Below are the members of the 144th committee.

- Chairman - Cameron McPhail
- Deputy Chairman - Henry Carre
- Chancellor - Douglas Barnett
- Secretary - Sean Cameron
- Social & Welfare Officer - Daisy MacGregor
- Party Relations Officer - Douglas Barnett

== Chairmen ==
According to the Association's constitution, the head of the Association is called the Chairman.
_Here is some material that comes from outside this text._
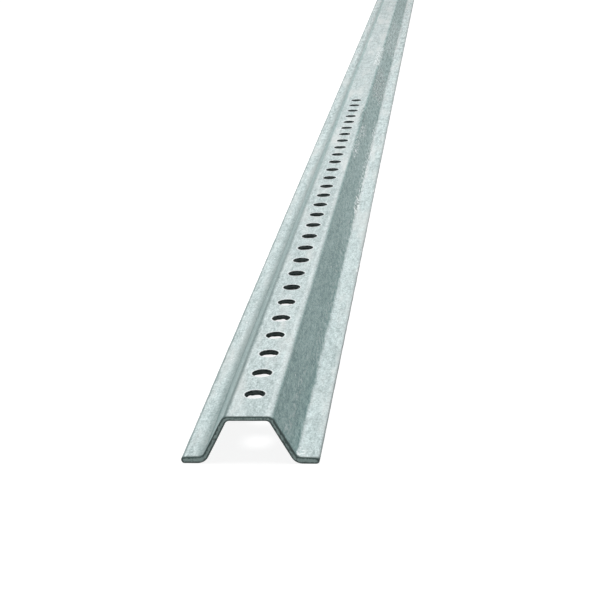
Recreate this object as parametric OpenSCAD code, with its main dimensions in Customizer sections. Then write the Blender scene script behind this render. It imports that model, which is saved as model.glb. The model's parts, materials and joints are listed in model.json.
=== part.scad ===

- 2026/Present - Cameron McPhail
- 2025/26 - Cameron McPhail
- 2024/25 - Henry Carre
- Jan 2024/Mar 24 - Shane Painter (Interim)
- Mar 2023/Dec 23 - Haytham Alrifai
- 2022/23 - Eitan Godsi/Marco Oosthuizen
- 2021/22 - Nestor Carlsen-Devereux
- 2020/21 - Rami Jerrow
- 2019/20 - Joshua Mills
- 2018/19 - Gavin MacKenzie
- 2017/18 - Emma Farquhar
- 2016/17 - Emma Farquhar
- 2015/16 - Alexander McNab
- 2014/15 - Nicholas Layden
- 2013/14 - Nicholas Layden
- 2012/13 - Andrew Bowie
- 2011/12 - Declan Pang
- 2010/11 - Duncan Stewart
- 2009/10 - Andrea Sharpe
- 2008/09 - Oliver Lash-Williams
- 2007/08 - Leslie K. Clark
- 2006/07 - Tobias Lebmann
- 2005/06 - Tobias Lehmann
- 2004/05 - Frank Webster
- 2001/02 - James Ashton
- 2000/01 - Alan Martin
- 1999/00 - Philip Atkinson
- 1998/99 - Louis Darrant
- 1997/98 - Paul Dickson
- 1985/86 - Murdo Fraser

== Media ==
Members of the association have, in recent years, been interviewed by various news outlets such as euronews, Sky News and BBC Newsnight. They also maintain an active relationship with the Aberdeen University Student Newspaper The Gaudie and regularly provide speakers to the Aberdeen Student Radio for discussion and debate.